Currie raced from the front, pushing the pace in the first bike leg as part of an 11 man break to then get away from the leaders in the mountain run to win in 11 hours and 27 minutes while Simson came from behind, chasing down Simone Maier who carried over a four minute lead into the 33 kilometre run over Goat Pass.

“It was as challenging as it can get,” Curries said. “But I believed I could do it so I’m pretty happy.”
“It was tough; definitely as hard as I’ve had to race in a while.
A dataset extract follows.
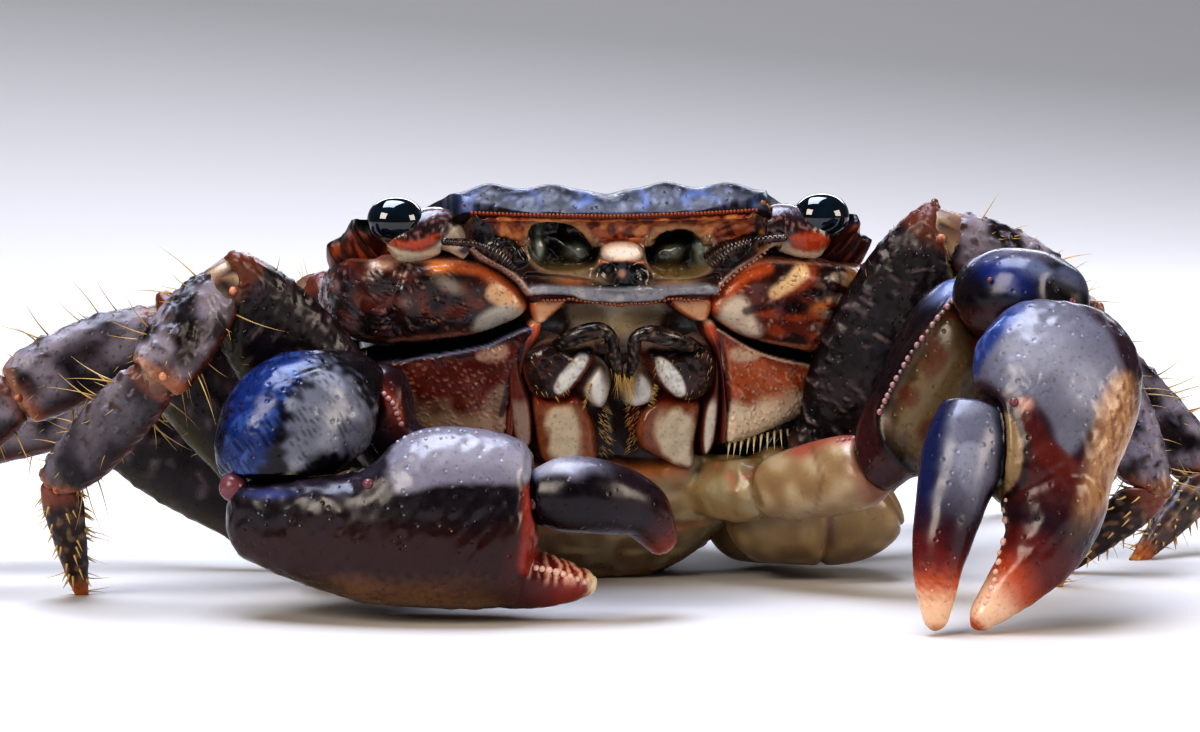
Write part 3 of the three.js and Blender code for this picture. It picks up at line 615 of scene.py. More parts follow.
class Plate:
    """A patch of the hull's sheet inside an outline, raised into a plate with a rounded edge."""

    def __init__(self, name, outline, thick, edge, sink=0.0, relief=None):
        inside = depth_inside(outline, hull_u, hull_v)
        rows = np.flatnonzero((inside > -EDGE_OVERLAP).any(1))
        spans = np.flatnonzero((inside > -EDGE_OVERLAP).any(0))
        part = np.s_[rows[0] : rows[-1] + 1, spans[0] : spans[-1] + 1]
        kept = inside[part] > -EDGE_OVERLAP
        number = np.full(kept.shape, -1)
        number[kept] = np.arange(kept.sum())
        quads = np.stack([number[:-1, :-1], number[1:, :-1], number[1:, 1:], number[:-1, 1:]], -1).reshape(-1, 4)
        quads = quads[(quads >= 0).all(1)]
        self.inside, self.u, self.v = inside[part][kept], hull_u[part][kept], hull_v[part][kept]
        self.at, self.out = hull[part][kept], hull_normal[part][kept]
        round_edge = np.sqrt(1 - (1 - np.clip(self.inside / edge, 0, 1)) ** 2)
        lift = thick * round_edge - sink + np.minimum(self.inside, 0) * EDGE_SLOPE
        if relief is not None:
            lift = lift + relief(self)
        self.piece = new_piece(name, from_body(self.at + self.out * lift[:, None]), quads.tolist())

    def mask(self, outline, soft=0.15):
        return ramp(depth_inside(outline, self.u, self.v), -soft, soft)

    def near_line(self, line, width, soft=0.5):
        return ramp(distance_to_line(line, self.u, self.v), width * (0.5 + soft * 0.5), width * (0.5 - soft * 0.5))

    def spot(self, *oval):
        return spot(self.u, self.v, *oval)

    def mottle(self, size, seed):
        return mottle(self.at, size, seed)

    def close(self, material, slot, *replaced):
        """Gives the plate its thickness and puts it on the model."""
        select_only(self.piece)
        wall = self.piece.modifiers.new("Solidify", "SOLIDIFY")
        wall.thickness, wall.offset = PLATE_WALL * MM, -1
        bpy.ops.object.modifier_apply(modifier=wall.name)
        finish_piece(self.piece, material, slot, *replaced)


def course(line, shares):
    """Points at shares of the way along a smooth curve through a line of points, and the direction there."""
    line = np.array(line, float)
    ends = np.vstack([2 * line[0] - line[1], line, 2 * line[-1] - line[-2]])
    place = np.clip(np.asarray(shares, float), 0, 1) * (len(line) - 1)
    i = np.minimum(place.astype(int), len(line) - 2)
    u = (place - i)[:, None]
    a, b, c, d = ends[i], ends[i + 1], ends[i + 2], ends[i + 3]
    ab, bc, cd = (np.sqrt(np.linalg.norm(q - p, axis=1, keepdims=True)) for p, q in ((a, b), (b, c), (c, d)))
    leaving = ((b - a) / ab - (c - a) / (ab + bc) + (c - b) / bc) * bc
    arriving = ((c - b) / bc - (d - b) / (bc + cd) + (d - c) / cd) * bc
    squares, cubes = u * u, u * u * u
    at = (2 * cubes - 3 * squares + 1) * b + (cubes - 2 * squares + u) * leaving
    at = at + (3 * squares - 2 * cubes) * c + (cubes - squares) * arriving
    way = (6 * squares - 6 * u) * (b - c) + (3 * squares - 4 * u + 1) * leaving + (3 * squares - 2 * u) * arriving
    return at, way / np.linalg.norm(way, axis=1, keepdims=True)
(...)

I could say I went to some pretty dark places today, so I’m really happy just to be finished.”

Second placed Sam Clark pushed Currie in the run, but Currie was confident that if he pushed as hard as he could and Clark tried to stay with him, he would ‘hurt him’ and mange to pull away, which is exactly what happened.
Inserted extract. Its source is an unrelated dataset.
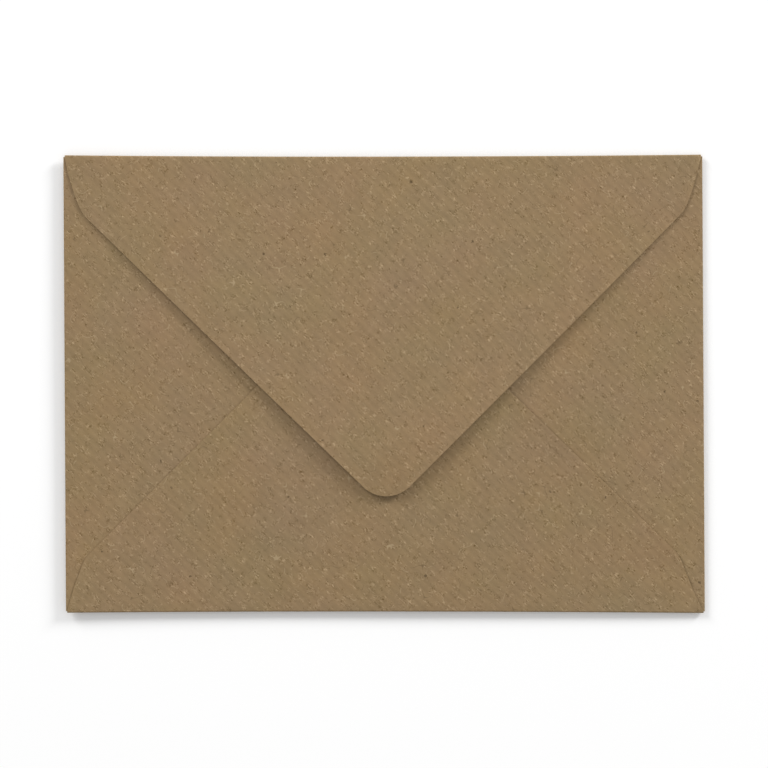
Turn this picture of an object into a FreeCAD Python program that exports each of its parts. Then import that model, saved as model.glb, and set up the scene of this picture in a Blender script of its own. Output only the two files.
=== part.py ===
"""A gummed paper envelope with a pointed flap: one die-cut sheet of ribbed kraft, folded and glued.

The envelope lies on its address side, with the pocket's back and the closed flap upwards.
Origin: on the table, under the middle of the envelope. +X runs along the long side, +Y towards
the crease of the closing flap, +Z up. Lengths are in millimetres.

The sheet has five panels. The two side flaps fold in over the front, the bottom flap folds up
over them and is gummed to them along two slanting seams, and the closing flap folds down over
all three without being stuck. Every crease is a half round with the sheet's thickness, wide
enough for the layers that it goes round.

The paper is springy, so the pocket is a shallow pillow: the front rests on its flat middle and
its creases stand off the table, the back rises between them, and the flap stands a little open.
"""

import FreeCAD, Part

import math
import os

from FreeCAD import Vector

# Outside size, from crease to crease.
envelope_width = 175.0
envelope_height = 125.0

# The sheet, and the air between its layers at the creases.
paper_thickness = 0.16
pocket_gap = 0.30
seam_film = 0.05
flap_clearance = 0.10

# The pillow: height of the creases off the table, rise of the back between them, and the share
# of each half span that is flat about the middle. The flap's point stands off the back.
crease_lift = 0.90
pocket_rise = 0.90
flat_share = 0.30
flap_spring = 1.80

# The closing flap and the bottom flap: depth of the first, and how far the second's point
# stays below the top crease.
closing_flap_depth = 93.1
throat_depth = 33.2

# The slanting ends of those two flaps: they leave the crease steeply, slant further inwards
# from a knee, and turn into the long straight edge at the shoulder. Runs are measured along
# the crease from the flap's end, depths square to it. The bottom flap's ends lie further in.
knee_run = 1.45
knee_depth = 7.0
knee_radius = 35.0
shoulder_run = 4.55
shoulder_depth = 15.0
shoulder_radius = 8.0
bottom_flap_inset = 0.70

# Rounded points, and the width that the side flaps reach under the bottom flap's edges.
point_radius = 9.0
side_point_radius = 8.0
seam_overlap = 7.0
gum_margin = 1.0

# Nick between the ends of two creases that meet at a corner.
corner_nick = 0.06

# Height of each flap's underside over the front's, at the creases. The bottom flap ends well
# below the top crease, so that the closing flap is creased round the side flaps alone.
side_level = paper_thickness + pocket_gap
bottom_level = side_level + paper_thickness + seam_film
closing_level = side_level + paper_thickness + flap_clearance

# Outer radius of each crease: half the height of what it folds round.
side_bend = (side_level + paper_thickness) / 2
bottom_bend = (bottom_level + paper_thickness) / 2
closing_bend = (closing_level + paper_thickness) / 2

# The flat field inside the creases, where the panels lie.
field_left = -envelope_width / 2 + side_bend
field_right = envelope_width / 2 - side_bend
field_bottom = -envelope_height / 2 + bottom_bend
field_top = envelope_height / 2 - closing_bend

# Height that every cutting prism clears, above and below the layers.
clear_height = crease_lift + bottom_level + pocket_rise + 4 * flap_spring + paper_thickness

UP = Vector(0, 0, 1)


def rounded_outline(corners, radii):
    """Closed face in the XY plane through the corners, each rounded to its radius."""
    edges = []
    count = len(corners)
    starts = []
    ends = []
    middles = []
    for i, corner in enumerate(corners):
        radius = radii[i]
        incoming = (corner - corners[i - 1]).normalize()
        outgoing = (corners[(i + 1) % count] - corner).normalize()
        half_turn = incoming.getAngle(outgoing) / 2
        setback = radius * math.tan(half_turn)
        starts.append(corner - incoming * setback)
        ends.append(corner + outgoing * setback)
        if radius:
            inward = (outgoing - incoming).normalize()
            middles.append(corner + inward * (radius / math.cos(half_turn) - radius))
        else:
            middles.append(None)
    for i in range(count):
        if middles[i]:
            edges.append(Part.Arc(starts[i], middles[i], ends[i]).toShape())
        edges.append(Part.LineSegment(ends[i], starts[(i + 1) % count]).toShape())
    return Part.Face(Part.Wire(edges))


def flap_corners(half_crease, half_side, apex):
    """Corners of a symmetric flap as (across, depth) pairs.

    half_side runs from the crease to the shoulder on the positive side, each point as a pair
    of run from the crease's end and depth; apex is the depth where the straight edges meet."""
    right = [(half_crease - run, depth) for run, depth in half_side]
    left = [(-across, depth) for across, depth in reversed(right)]
    return right + [(0.0, apex)] + left


def apex_depth(point_depth, half_width, depth, radius):
    """Depth where two straight edges from (half_width, depth) meet, so that the rounding of
    their corner ends at point_depth."""
    apex = point_depth
    for _ in range(40):
        half_angle = math.atan2(half_width, apex - depth)
        apex = point_depth + radius / math.sin(half_angle) - radius
    return apex


def flat_ends(low, high):
    """Where the pillow's flat middle begins and ends, between two creases."""
    middle = (low + high) / 2
    flat = (high - low) / 2 * flat_share
    return middle - flat, middle + flat


def sprung_span(low, high):
    """Knots, poles and swell of a quadratic spline along one side of the pillow.

    The swell is 0 at both creases and 1 over the flat middle, and falls off as a parabola
    between them. The poles are spaced so that places along the side stay as they are."""
    start, end = flat_ends(low, high)
    poles = (low, (low + start) / 2, (low + high) / 2, (end + high) / 2, high)
    return (low, start, end, high), poles, (0, 1, 1, 1, 0)


def sprung_slab(at_creases, in_middle, thickness, opening=0.0):
    """Slab over the whole field, with its underside at one height along the creases and at
    another in the middle; opening is its slope away from the top crease."""
    x_knots, x_poles, x_swell = sprung_span(field_left, field_right)
    y_knots, y_poles, y_swell = sprung_span(field_bottom, field_top)
    poles = []
    for x, swell_along in zip(x_poles, x_swell):
        line = []
        for y, swell_up in zip(y_poles, y_swell):
            height = at_creases + (in_middle - at_creases) * swell_along * swell_up
            line.append(Vector(x, y, height + opening * (field_top - y)))
        poles.append(line)
    ends = (3, 1, 1, 3)
    patch = Part.BSplineSurface()
    patch.buildFromPolesMultsKnots(poles, ends, ends, x_knots, y_knots, False, False, 2, 2)
    return patch.toShape().extrude(UP * thickness)


def back_slab(level, thickness=paper_thickness, opening=0.0):
    """Slab on the pocket's back, that far over the front along the creases."""
    at_creases = crease_lift + level
    return sprung_slab(at_creases, at_creases + pocket_rise, thickness, opening)


def prism(outline):
    """The outline swept through all the layers."""
    return outline.translated(UP * -clear_height).extrude(UP * 2 * clear_height)


def panel(slab, place, corners, radii):
    """The part of a slab inside a flap's outline; place turns (across, depth) into a point."""
    return slab.common(prism(rounded_outline([place(*c) for c in corners], radii)))


def crease(radius, half_length, place):
    """Half round of sheet from the front's edge up and over to a flap, along its crease.

    place turns (across, out, height) into a point, with out measured from the field's edge."""
    inner = radius - paper_thickness
    low, high = 0.0, 2 * radius

    def at(out, height):
        return place(-half_length, out, crease_lift + height)

    outer_arc = Part.Arc(at(0, low), at(radius, radius), at(0, high))
    inner_arc = Part.Arc(
        at(0, high - paper_thickness), at(inner, radius), at(0, low + paper_thickness)
    )
    rim = Part.Wire(
        [
            outer_arc.toShape(),
            Part.LineSegment(at(0, high), at(0, high - paper_thickness)).toShape(),
            inner_arc.toShape(),
            Part.LineSegment(at(0, low + paper_thickness), at(0, low)).toShape(),
        ]
    )
    along = place(half_length, 0, 0) - place(-half_length, 0, 0)
    return Part.Face(rim).extrude(along)


def closing_flap_place(across, depth, height=0.0):
    return Vector(across, field_top - depth, height)


def bottom_flap_place(across, depth, height=0.0):
    return Vector(across, field_bottom + depth, height)


def left_flap_place(across, depth, height=0.0):
    return Vector(field_left + depth, across, height)


def right_flap_place(across, depth, height=0.0):
    return Vector(field_right - depth, across, height)


def outwards(place):
    """The same place with the depth turned outwards, for a crease."""
    return lambda across, out, height: place(across, -out, height)


def shouldered_side(inset):
    knee = (knee_run + inset, knee_depth)
    shoulder = (shoulder_run + inset, shoulder_depth)
    return [(0.0, 0.0), knee, shoulder]


def shouldered_radii():
    side = [0.0, knee_radius, shoulder_radius]
    return side + [point_radius] + side[::-1]


def closing_flap():
    half_crease = field_right - corner_nick
    depth = closing_flap_depth - closing_bend
    apex = apex_depth(depth, half_crease - shoulder_run, shoulder_depth, point_radius)
    slab = back_slab(closing_level, opening=flap_spring / depth)
    corners = flap_corners(half_crease, shouldered_side(0.0), apex)
    flap = panel(slab, closing_flap_place, corners, shouldered_radii())
    fold = crease(closing_bend, half_crease, outwards(closing_flap_place))
    return [flap, fold]


def bottom_flap_shape():
    """Half widths of the bottom flap at its crease and its shoulders, and the depth where its
    straight edges meet."""
    half_crease = field_right - corner_nick
    depth = envelope_height - throat_depth - bottom_bend
    half_shoulder = half_crease - shoulder_run - bottom_flap_inset
    apex = apex_depth(depth, half_shoulder, shoulder_depth, point_radius)
    return half_crease, half_shoulder, apex


def bottom_flap_corners():
    half_crease, _, apex = bottom_flap_shape()
    return flap_corners(half_crease, shouldered_side(bottom_flap_inset), apex)


def bottom_flap():
    half_crease, _, _ = bottom_flap_shape()
    slab = back_slab(bottom_level)
    flap = panel(slab, bottom_flap_place, bottom_flap_corners(), shouldered_radii())
    fold = crease(bottom_bend, half_crease, outwards(bottom_flap_place))
    return [flap, fold]


def side_flap_corners():
    """Corners of a side flap, whose straight edge runs seam_overlap inside the bottom
    flap's edge and parallel to it."""
    _, half_shoulder, apex = bottom_flap_shape()
    shoulder = bottom_flap_place(-half_shoulder, shoulder_depth)
    edge = (bottom_flap_place(0.0, apex) - shoulder).normalize()
    inward = Vector(edge.y, -edge.x, 0)
    start = shoulder + inward * seam_overlap
    # Depth of the point, and distance of the edge from the middle line at the crease.
    reach = start.x - field_left - start.y * edge.x / edge.y
    at_crease = reach * edge.y / edge.x
    half_side_crease = envelope_height / 2 - closing_bend - corner_nick
    if at_crease > half_side_crease:
        step = (at_crease - half_side_crease) * edge.x / edge.y
        side = [(0.0, 0.0), (0.0, step)]
    else:
        half_side_crease = at_crease
        side = [(0.0, 0.0)]
    return half_side_crease, flap_corners(half_side_crease, side, reach)


def side_flap_radii(corners):
    radii = [0.0] * len(corners)
    radii[len(corners) // 2] = side_point_radius
    return radii


def side_flap(place):
    half_crease, corners = side_flap_corners()
    flap = panel(back_slab(side_level), place, corners, side_flap_radii(corners))
    fold = crease(side_bend, half_crease, outwards(place))
    return [flap, fold]


def shrunk(outline, margin):
    """The outline, drawn in by the margin all round."""
    return outline.makeOffset2D(-margin)


def gum_line(place):
    """Dried gum between a side flap and the bottom flap, where one lies over the other.

    It reaches from the middle of one sheet to the middle of the next, so that it binds them."""
    _, corners = side_flap_corners()
    under = rounded_outline([place(*c) for c in corners], side_flap_radii(corners))
    over = rounded_outline(
        [bottom_flap_place(*c) for c in bottom_flap_corners()], shouldered_radii()
    )
    film = back_slab(side_level + paper_thickness / 2, paper_thickness + seam_film)
    film = film.common(prism(shrunk(under, gum_margin)))
    return film.common(prism(shrunk(over, gum_margin)))


def front_panel():
    """The address side, which sags from its creases to the flat middle that it rests on."""
    left, right = flat_ends(field_left, field_right)
    low, high = flat_ends(field_bottom, field_top)
    corners = [(left, low), (right, low), (right, high), (left, high)]
    middle = rounded_outline([Vector(x, y, 0) for x, y in corners], [0.0] * 4)
    rest = middle.extrude(UP * paper_thickness)
    sagging = sprung_slab(crease_lift, 0.0, paper_thickness)
    return [sagging.cut(prism(middle)), rest]


def envelope_sheet():
    """All panels, creases and gum lines as the one folded sheet."""
    pieces = front_panel() + closing_flap() + bottom_flap()
    for place in (left_flap_place, right_flap_place):
        pieces += side_flap(place)
        pieces.append(gum_line(place))
    sheet = pieces[0].fuse(pieces[1:]).removeSplitter()
    return sheet.Solids[0]


def main():
    os.makedirs("parts", exist_ok=True)
    sheet = envelope_sheet()
    sheet.exportStep("parts/envelope_sheet.step")
    box = sheet.BoundBox
    print(
        "envelope_sheet: solids", len(sheet.Solids), "valid", sheet.isValid(),
        "faces", len(sheet.Faces), "volume mm3", round(sheet.Volume, 1),
        "size", round(box.XLength, 2), round(box.YLength, 2), round(box.ZLength, 2),
    )


main()
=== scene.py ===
"""A gummed kraft envelope with a pointed flap, lying flap side up on a white table.

The envelope is made as a real one is: the blank is drawn flat, with its five panels and the
strips that become the creases, and is then folded along them, side flaps first, bottom flap
next and closing flap last. The folded sheet is sprung a little open, as paper is, and gets
its thickness last. Lengths are in metres, or in millimetres where a name ends in MM.
"""

import math

import bmesh
import bpy
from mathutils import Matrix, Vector
from mathutils.kdtree import KDTree


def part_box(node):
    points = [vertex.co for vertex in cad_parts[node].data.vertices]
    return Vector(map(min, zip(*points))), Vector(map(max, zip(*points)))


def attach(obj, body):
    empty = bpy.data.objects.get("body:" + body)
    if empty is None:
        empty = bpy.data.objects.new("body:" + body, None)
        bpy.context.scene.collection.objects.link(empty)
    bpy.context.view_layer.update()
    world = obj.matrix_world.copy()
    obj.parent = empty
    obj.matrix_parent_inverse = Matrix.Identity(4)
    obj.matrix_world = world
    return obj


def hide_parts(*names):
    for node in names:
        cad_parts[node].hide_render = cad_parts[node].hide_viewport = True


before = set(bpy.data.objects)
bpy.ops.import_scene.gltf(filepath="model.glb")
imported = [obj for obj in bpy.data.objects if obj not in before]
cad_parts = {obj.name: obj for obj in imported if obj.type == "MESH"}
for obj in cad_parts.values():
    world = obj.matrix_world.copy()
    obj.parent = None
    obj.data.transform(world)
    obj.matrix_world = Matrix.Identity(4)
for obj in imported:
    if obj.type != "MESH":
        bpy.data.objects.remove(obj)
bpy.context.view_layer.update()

MM = 0.001
UP = Vector((0, 0, 1))

# Outside size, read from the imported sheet.
sheet_low, sheet_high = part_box("envelope_sheet")
WIDTH = sheet_high.x - sheet_low.x
HEIGHT = sheet_high.y - sheet_low.y

# The sheet, and the air between its layers at the creases.
PAPER = 0.16 * MM
POCKET_GAP = 0.30 * MM
SEAM_FILM = 0.05 * MM
FLAP_CLEARANCE = 0.10 * MM

# Height of the middle of each flap over the middle of the front, at the creases. The closing
# flap is creased round the side flaps alone: the bottom flap ends well below its crease.
SIDE_LEVEL = PAPER + POCKET_GAP
BOTTOM_LEVEL = SIDE_LEVEL + PAPER + SEAM_FILM
CLOSING_LEVEL = SIDE_LEVEL + PAPER + FLAP_CLEARANCE

# The flat field inside the creases: each crease takes half a layer's height and half a sheet.
FIELD_X = WIDTH / 2 - (SIDE_LEVEL + PAPER) / 2
FIELD_BOTTOM = -HEIGHT / 2 + (BOTTOM_LEVEL + PAPER) / 2
FIELD_TOP = HEIGHT / 2 - (CLOSING_LEVEL + PAPER) / 2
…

Currie had to battle through without nutrition or water on the kayak leg after his smoothly mix system jammed and he pulled his water pipe out at the start of the 67 kilometre river section, leaving him with only five gels.

“It was really tough,” he said. “I had points where I just wanted to stop and fix it but you just know they’d be precious minutes so you just cope without it and I just pushed and pushed and it was a really tough call not to fix it.”

Clark said he never gave up hope of catching Currie, stressing he thought it was ‘never over till it’s over, until both men cross the line’ and planned to be back on the start line next year to push for one spot higher.
Simson, who won in thirteen hours and five minutes, was very pleased to have executed and achieved all her race goals so was ‘pretty stoked’ with the result saying she really enjoyed the kayak.

“I just got to cruise down the river in my own time, but once it got windy I got way more motivated and I think I needed something just a little bit more extreme. I achieved all my race goals so you can’t really go better than that – everything went exactly how I planned it.”

Maier held on for second coming home nineteen minutes after Simson with two champion Elina Ussher third, three and a half minutes behind Maier.

Trevor Voyce held off a fast finishing Nathan Fa’avae to claim third, finishing 37 minutes after Clark but only two minutes ahead of the 43 year old veteran world championship adventure racer racing the event for the first time in 14 years.

Two day team favourites Tim Pearson and Ryan Kiesanowski built on their first day lead of 17 minutes to win by 33 minutes in eleven hours and fifty one minutes.

Kevin O’Donnell over hauled opening day leader Nathan Jones to win the two day men’s individual event from Nathan Jones in twelve hours and twelve minutes while Olivia Spencer-Bower stormed home in the kayak to overtake overnight leader women’s two day individual leader Hannah Norton, winning in fourteen hours and twenty four minutes.